[SHORT TASK]: Copy every line, leaving nothing out and adding nothing.

── STORED RECORDS ──

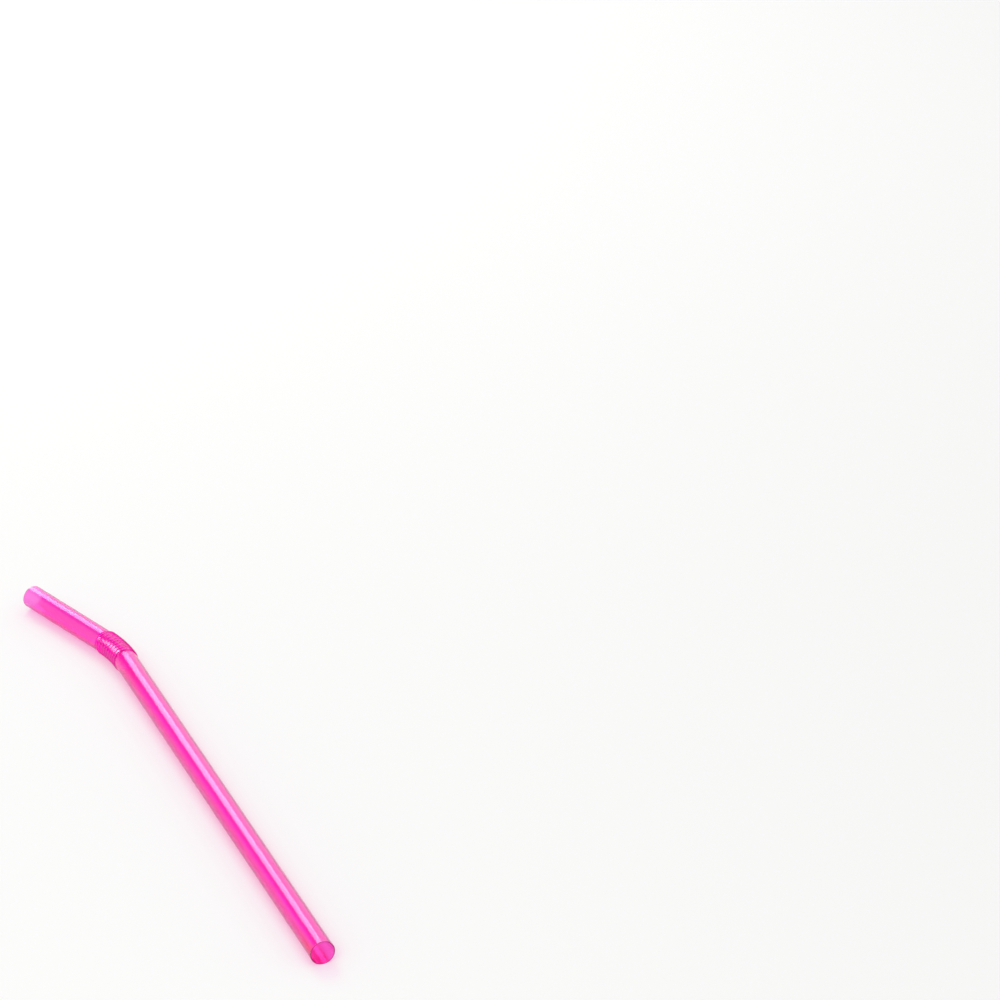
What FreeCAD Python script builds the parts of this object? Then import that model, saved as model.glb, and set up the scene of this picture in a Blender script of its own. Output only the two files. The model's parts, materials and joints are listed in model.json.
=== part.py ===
import FreeCAD, Part
import math
import os

# Flexible drinking straw: one thin-walled polypropylene tube, bent at its folded bellows.
# It lies on its side, as it comes to rest on a table. Millimetres, +Z up, the long tube along Y.

# Tube: extruded with one bore and one wall from end to end
tube_od = 6.0
wall = 0.18
long_tube = 150.5
short_tube = 33.2

# Bellows: rings of folds rolled into the tube between its two straight legs
fold_count = 9
fold_pitch = 1.36
crest_rise = 0.35
root_drop = 0.3
long_flank_share = 0.6
fold_flat = 0.08
collar_run = 0.5
bend_deg = 18.0

tube_r = tube_od / 2
crest_r = tube_r + crest_rise
root_r = tube_r - root_drop
half_wall = wall / 2
end_lead = wall
crest_flat = fold_flat + half_wall
first_crest = end_lead + collar_run + crest_flat / 2
last_crest = first_crest + (fold_count - 1) * fold_pitch
last_root = last_crest + (1 - long_flank_share) * fold_pitch
last_climb = (long_flank_share * fold_pitch - crest_flat) * root_drop / (crest_rise + root_drop)
bellows_length = last_root + crest_flat / 2 + last_climb + end_lead
bend_radius = bellows_length / math.radians(bend_deg)
up = FreeCAD.Vector(0, 0, 1)


def station(along):
    """Centre and direction of the tube, a distance along its bent axis from the bellows' first end."""
    turn = min(max(along, 0.0), bellows_length) / bend_radius
    direction = FreeCAD.Vector(-math.sin(turn), math.cos(turn), 0)
    on_arc = FreeCAD.Vector(math.cos(turn) - 1, math.sin(turn), 0) * bend_radius
    return on_arc + direction * (along - turn * bend_radius), direction


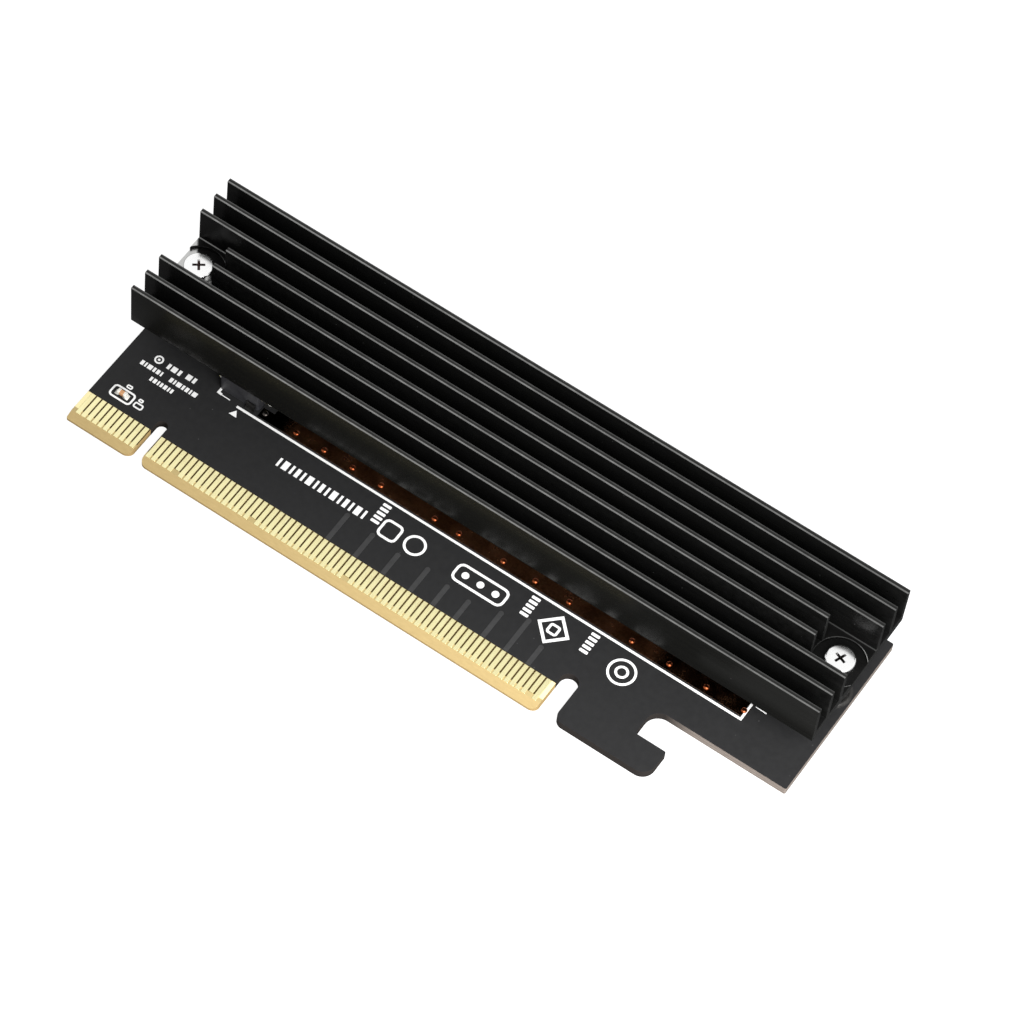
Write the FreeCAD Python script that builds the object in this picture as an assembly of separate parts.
"""NVMe adapter card: an x16 card-edge board that carries one M.2 module under a finned heat sink.

Frame, in millimetres: +X runs along the card edge from the short tab to the hook, +Y from the
card edge to the back of the board, +Z out of the component side. The origin is at the card
edge, on the centre of the key notch, in the plane of the board's underside.
"""
import FreeCAD, Part
import math
import os

V = FreeCAD.Vector

# ---- circuit board ----
board_thickness = 1.57
mask_depth = 0.05            # bare copper lies this deep, level with the solder mask round it
board_length = 122.0
board_depth = 41.0           # card edge to back edge
main_edge_y = 10.8           # lower edge of the board right of the hook
board_corner_radius = 0.3

# ---- card edge (standard x16 edge) ----
key_width = 1.9
key_top_y = 8.0
tab_corner_radius = 1.2
tab_end_radius = 0.3
contact_pitch = 1.0
contact_width = 0.7
contact_top_y = 5.6
bevel_depth = 1.4
bevel_angle = 20.0
first_contact_offset = 1.5   # notch centre to the nearest contact on either side
short_tab_contacts = 11
long_tab_contacts = 71
tab_end_margin = 1.1         # middle of the last contact to the end of either tab
sensing_setback = 0.8        # presence-sensing contacts start this much further in
top_sensing_pins = (17, 31, 48, 81)
bottom_sensing_pins = (1,)

# ---- slot and retention hook right of the long tab ----
slot_width = 3.0
slot_top_y = 8.3
hook_bottom_y = 0.5
hook_heel_radius = 1.4
hook_length = 16.4
hook_toe_radius = 2.2
hook_toe_top_y = 5.6
hook_tip_radius = 0.3
throat_depth = 5.4
throat_top_radius = 2.4
throat_bottom_radius = 0.5

# ---- heat sink extrusion ----
sink_back_overhang = 0.5     # beyond the board's back edge
fin_count = 8
fin_pitch = 3.5
fin_top_width = 0.7
fin_taper = 0.12             # each inner fin face leans out by this much at the root
fin_edge_chamfer = 0.14
fin_root_radius = 0.45
sink_height = 8.5
sink_base_thickness = 1.85
sink_foot_radius = 0.2
sink_gap = 6.5               # board to the underside of the base

# ---- screw pocket at each end of the heat sink ----
pocket_length = 7.3
pocket_fins = 2
spot_radius = 4.15
spot_depth = 0.6
screw_inset = 3.4            # end of the heat sink to the screw

# ---- heat sink screw ----
sink_head_radius = 2.35
sink_head_height = 1.7
sink_head_chamfer = 0.35
sink_screw_radius = 1.2
sink_screw_reach = 4.0       # thread below the underside of the base
sink_hole_clearance = 0.25
thread_clearance = 0.04
drive_width = 0.55
drive_length = 2.6
drive_depth = 0.9

# ---- threaded spacer under each screw ----
spacer_radius = 2.6
spigot_radius = 1.8
spigot_length = 1.35
spigot_clearance = 0.1
land_margin = 0.6            # solder land beyond the foot it carries

# ---- M.2 socket ----
socket_start_x = 2.9
socket_depth = 7.2
socket_width = 22.0
socket_height = 4.2
socket_corner_radius = 0.5
mouth_depth = 5.2
mouth_width = 20.1
mouth_floor_z = 2.5          # underside of the module above the board
module_thickness = 0.8
mouth_clearance = 0.3
mouth_lead_in = 0.4
pin_pitch = 0.5
pin_width = 0.2
pin_rows_offset = 0.25
upper_pin_count = 38
lower_pin_count = 37
pins_before_key_count = 58
key_pin_count = 8            # contacts that the key rib replaces
key_rib_width = 1.1
pin_sheet = 0.15             # thickness of the contact strip
pin_tail_length = 1.1
pin_groove_depth = 0.45
pin_groove_clearance = 0.06
peg_radius = 0.6
peg_length = 1.2
peg_spread = 17.4
peg_clearance = 0.06
hold_down_width = 1.6
hold_down_height = 1.3
hold_down_sheet = 0.25
hold_down_foot = 0.7
hold_down_inset = 1.3        # mouth to the middle of the tab

# ---- module holes and standoff ----
module_lengths = (30.0, 42.0, 60.0)
fitted_length = 80.0
module_hole_radius = 1.6     # plain holes for the standoffs of shorter modules
copper_setback = 0.35        # bare laminate between a plain hole and the bay copper
standoff_radius = 2.2
standoff_spigot_radius = 1.5
module_screw_radius = 0.95
module_screw_reach = 2.2
module_head_radius = 1.75
module_head_height = 1.2
module_head_chamfer = 0.3
module_drive_width = 0.4
module_drive_length = 1.9
module_drive_depth = 0.6

# ---- bare copper of the module bay ----
bay_start_x = 12.4
bay_end_inset = 11.3         # right end of the board to the copper
bay_half_width = 11.7
bay_ear_gap = 0.3            # mouth of the socket to the copper that runs past its tails
bay_ear_width = 1.8
via_radius = 0.45
via_height = 0.12
via_sides = 8
via_inset = 1.05             # long side of the copper to the middle of a via
via_shares = (
    -0.014, 0.053, 0.113, 0.174, 0.235, 0.349, 0.4, 0.494, 0.561, 0.632, 0.762, 0.839, 0.915, 0.992
)

# ---- thermal pad ----
pad_start_x = 13.0
pad_length = 68.0
pad_width = 20.0
pad_thickness = 1.5

# ---- chip capacitors ----
input_cap_size = (1.6, 0.8, 0.8)
input_cap_centre = (-8.1, 8.1)
supply_cap_size = (2.0, 1.25, 1.1)
supply_cap_gap = 1.6         # socket tails to the capacitors
supply_cap_pitch = 4.2
supply_row_length = 12.6     # between the outermost chips
cap_end_length = 0.22        # share of the chip that each end cap covers
cap_end_wall = 0.04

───

[OUTPUT OF THE TASK]:
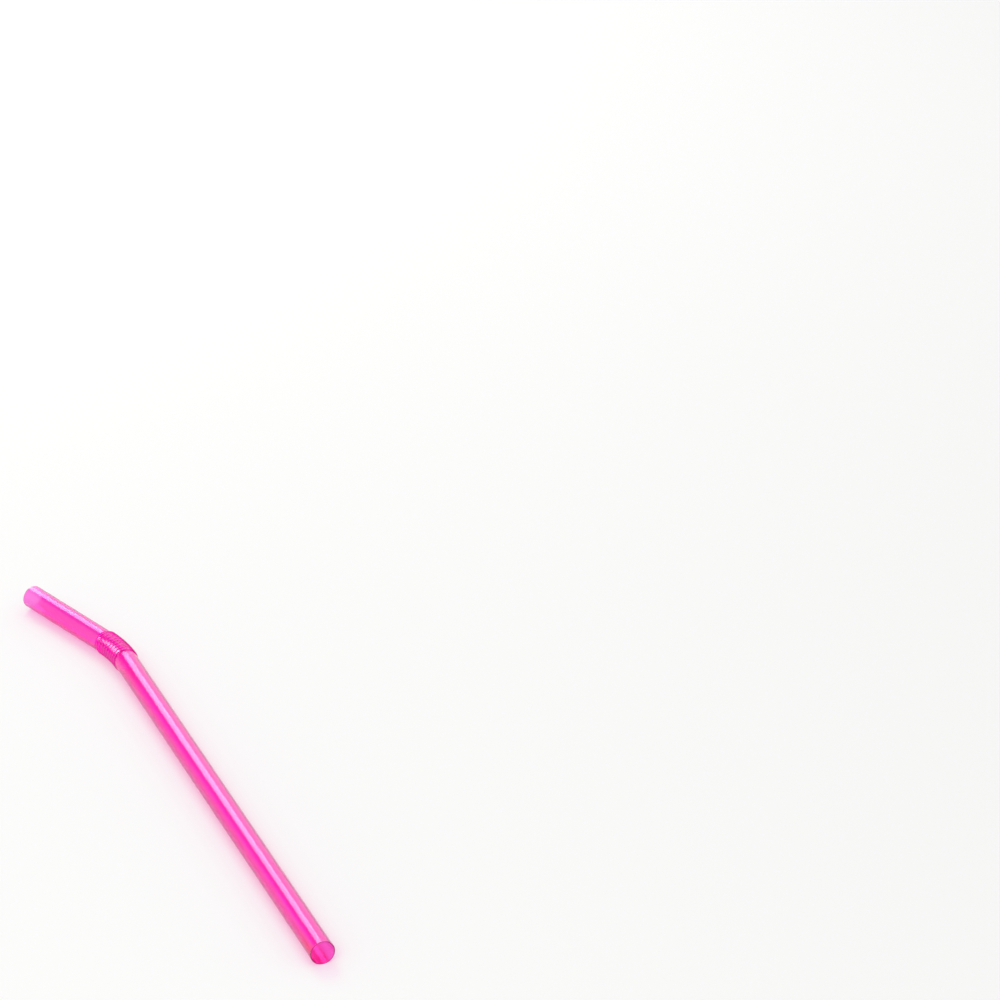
What FreeCAD Python script builds the parts of this object? Then import that model, saved as model.glb, and set up the scene of this picture in a Blender script of its own. Output only the two files. The model's parts, materials and joints are listed in model.json.
=== part.py ===
import FreeCAD, Part
import math
import os

# Flexible drinking straw: one thin-walled polypropylene tube, bent at its folded bellows.
# It lies on its side, as it comes to rest on a table. Millimetres, +Z up, the long tube along Y.

# Tube: extruded with one bore and one wall from end to end
tube_od = 6.0
wall = 0.18
long_tube = 150.5
short_tube = 33.2

# Bellows: rings of folds rolled into the tube between its two straight legs
fold_count = 9
fold_pitch = 1.36
crest_rise = 0.35
root_drop = 0.3
long_flank_share = 0.6
fold_flat = 0.08
collar_run = 0.5
bend_deg = 18.0

tube_r = tube_od / 2
crest_r = tube_r + crest_rise
root_r = tube_r - root_drop
half_wall = wall / 2
end_lead = wall
crest_flat = fold_flat + half_wall
first_crest = end_lead + collar_run + crest_flat / 2
last_crest = first_crest + (fold_count - 1) * fold_pitch
last_root = last_crest + (1 - long_flank_share) * fold_pitch
last_climb = (long_flank_share * fold_pitch - crest_flat) * root_drop / (crest_rise + root_drop)
bellows_length = last_root + crest_flat / 2 + last_climb + end_lead
bend_radius = bellows_length / math.radians(bend_deg)
up = FreeCAD.Vector(0, 0, 1)


def station(along):
    """Centre and direction of the tube, a distance along its bent axis from the bellows' first end."""
    turn = min(max(along, 0.0), bellows_length) / bend_radius
    direction = FreeCAD.Vector(-math.sin(turn), math.cos(turn), 0)
    on_arc = FreeCAD.Vector(math.cos(turn) - 1, math.sin(turn), 0) * bend_radius
    return on_arc + direction * (along - turn * bend_radius), direction


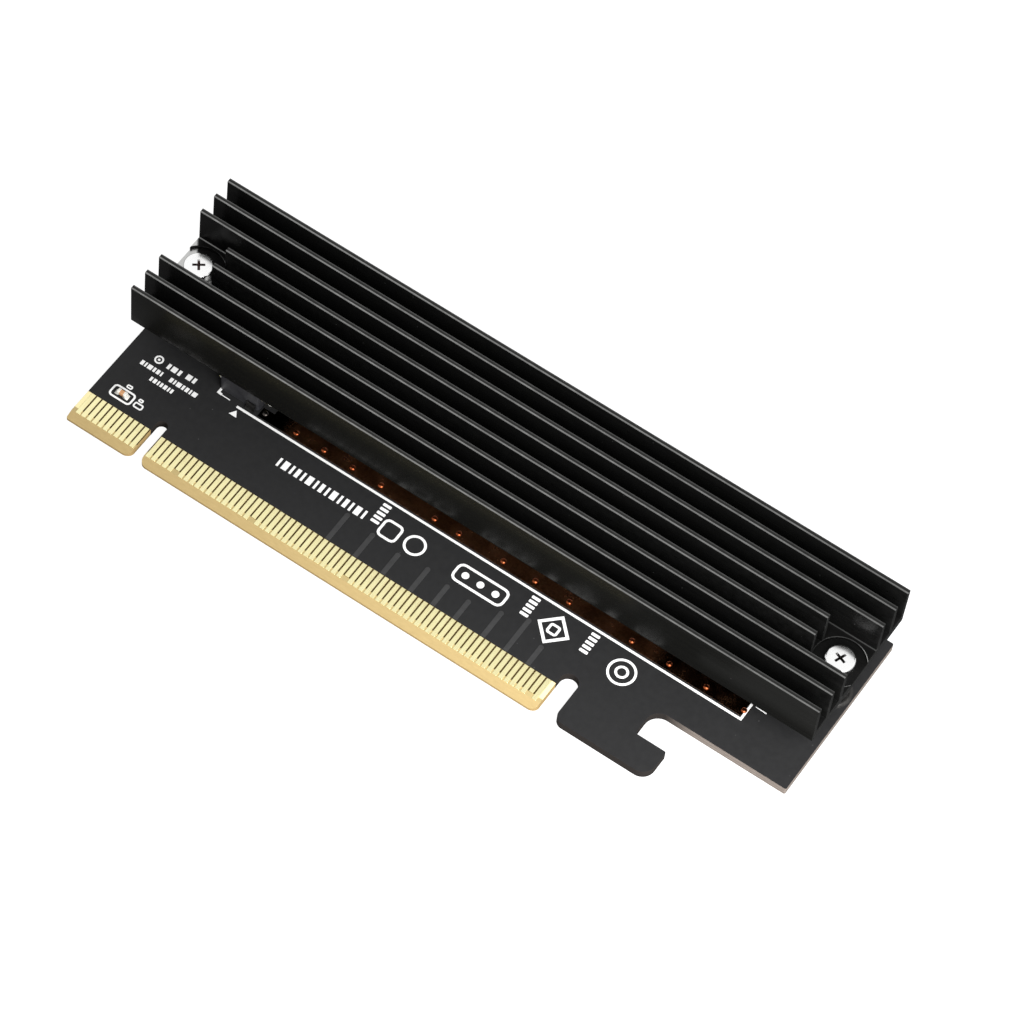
Write the FreeCAD Python script that builds the object in this picture as an assembly of separate parts.
"""NVMe adapter card: an x16 card-edge board that carries one M.2 module under a finned heat sink.

Frame, in millimetres: +X runs along the card edge from the short tab to the hook, +Y from the
card edge to the back of the board, +Z out of the component side. The origin is at the card
edge, on the centre of the key notch, in the plane of the board's underside.
"""
import FreeCAD, Part
import math
import os

V = FreeCAD.Vector

# ---- circuit board ----
board_thickness = 1.57
mask_depth = 0.05            # bare copper lies this deep, level with the solder mask round it
board_length = 122.0
board_depth = 41.0           # card edge to back edge
main_edge_y = 10.8           # lower edge of the board right of the hook
board_corner_radius = 0.3

# ---- card edge (standard x16 edge) ----
key_width = 1.9
key_top_y = 8.0
tab_corner_radius = 1.2
tab_end_radius = 0.3
contact_pitch = 1.0
contact_width = 0.7
contact_top_y = 5.6
bevel_depth = 1.4
bevel_angle = 20.0
first_contact_offset = 1.5   # notch centre to the nearest contact on either side
short_tab_contacts = 11
long_tab_contacts = 71
tab_end_margin = 1.1         # middle of the last contact to the end of either tab
sensing_setback = 0.8        # presence-sensing contacts start this much further in
top_sensing_pins = (17, 31, 48, 81)
bottom_sensing_pins = (1,)

# ---- slot and retention hook right of the long tab ----
slot_width = 3.0
slot_top_y = 8.3
hook_bottom_y = 0.5
hook_heel_radius = 1.4
hook_length = 16.4
hook_toe_radius = 2.2
hook_toe_top_y = 5.6
hook_tip_radius = 0.3
throat_depth = 5.4
throat_top_radius = 2.4
throat_bottom_radius = 0.5

# ---- heat sink extrusion ----
sink_back_overhang = 0.5     # beyond the board's back edge
fin_count = 8
fin_pitch = 3.5
fin_top_width = 0.7
fin_taper = 0.12             # each inner fin face leans out by this much at the root
fin_edge_chamfer = 0.14
fin_root_radius = 0.45
sink_height = 8.5
sink_base_thickness = 1.85
sink_foot_radius = 0.2
sink_gap = 6.5               # board to the underside of the base

# ---- screw pocket at each end of the heat sink ----
pocket_length = 7.3
pocket_fins = 2
spot_radius = 4.15
spot_depth = 0.6
screw_inset = 3.4            # end of the heat sink to the screw

# ---- heat sink screw ----
sink_head_radius = 2.35
sink_head_height = 1.7
sink_head_chamfer = 0.35
sink_screw_radius = 1.2
sink_screw_reach = 4.0       # thread below the underside of the base
sink_hole_clearance = 0.25
thread_clearance = 0.04
drive_width = 0.55
drive_length = 2.6
drive_depth = 0.9

# ---- threaded spacer under each screw ----
spacer_radius = 2.6
spigot_radius = 1.8
spigot_length = 1.35
spigot_clearance = 0.1
land_margin = 0.6            # solder land beyond the foot it carries

# ---- M.2 socket ----
socket_start_x = 2.9
socket_depth = 7.2
socket_width = 22.0
socket_height = 4.2
socket_corner_radius = 0.5
mouth_depth = 5.2
mouth_width = 20.1
mouth_floor_z = 2.5          # underside of the module above the board
module_thickness = 0.8
mouth_clearance = 0.3
mouth_lead_in = 0.4
pin_pitch = 0.5
pin_width = 0.2
pin_rows_offset = 0.25
upper_pin_count = 38
lower_pin_count = 37
pins_before_key_count = 58
key_pin_count = 8            # contacts that the key rib replaces
key_rib_width = 1.1
pin_sheet = 0.15             # thickness of the contact strip
pin_tail_length = 1.1
pin_groove_depth = 0.45
pin_groove_clearance = 0.06
peg_radius = 0.6
peg_length = 1.2
peg_spread = 17.4
peg_clearance = 0.06
hold_down_width = 1.6
hold_down_height = 1.3
hold_down_sheet = 0.25
hold_down_foot = 0.7
hold_down_inset = 1.3        # mouth to the middle of the tab

# ---- module holes and standoff ----
module_lengths = (30.0, 42.0, 60.0)
fitted_length = 80.0
module_hole_radius = 1.6     # plain holes for the standoffs of shorter modules
copper_setback = 0.35        # bare laminate between a plain hole and the bay copper
standoff_radius = 2.2
standoff_spigot_radius = 1.5
module_screw_radius = 0.95
module_screw_reach = 2.2
module_head_radius = 1.75
module_head_height = 1.2
module_head_chamfer = 0.3
module_drive_width = 0.4
module_drive_length = 1.9
module_drive_depth = 0.6

# ---- bare copper of the module bay ----
bay_start_x = 12.4
bay_end_inset = 11.3         # right end of the board to the copper
bay_half_width = 11.7
bay_ear_gap = 0.3            # mouth of the socket to the copper that runs past its tails
bay_ear_width = 1.8
via_radius = 0.45
via_height = 0.12
via_sides = 8
via_inset = 1.05             # long side of the copper to the middle of a via
via_shares = (
    -0.014, 0.053, 0.113, 0.174, 0.235, 0.349, 0.4, 0.494, 0.561, 0.632, 0.762, 0.839, 0.915, 0.992
)

# ---- thermal pad ----
pad_start_x = 13.0
pad_length = 68.0
pad_width = 20.0
pad_thickness = 1.5

# ---- chip capacitors ----
input_cap_size = (1.6, 0.8, 0.8)
input_cap_centre = (-8.1, 8.1)
supply_cap_size = (2.0, 1.25, 1.1)
supply_cap_gap = 1.6         # socket tails to the capacitors
supply_cap_pitch = 4.2
supply_row_length = 12.6     # between the outermost chips
cap_end_length = 0.22        # share of the chip that each end cap covers
cap_end_wall = 0.04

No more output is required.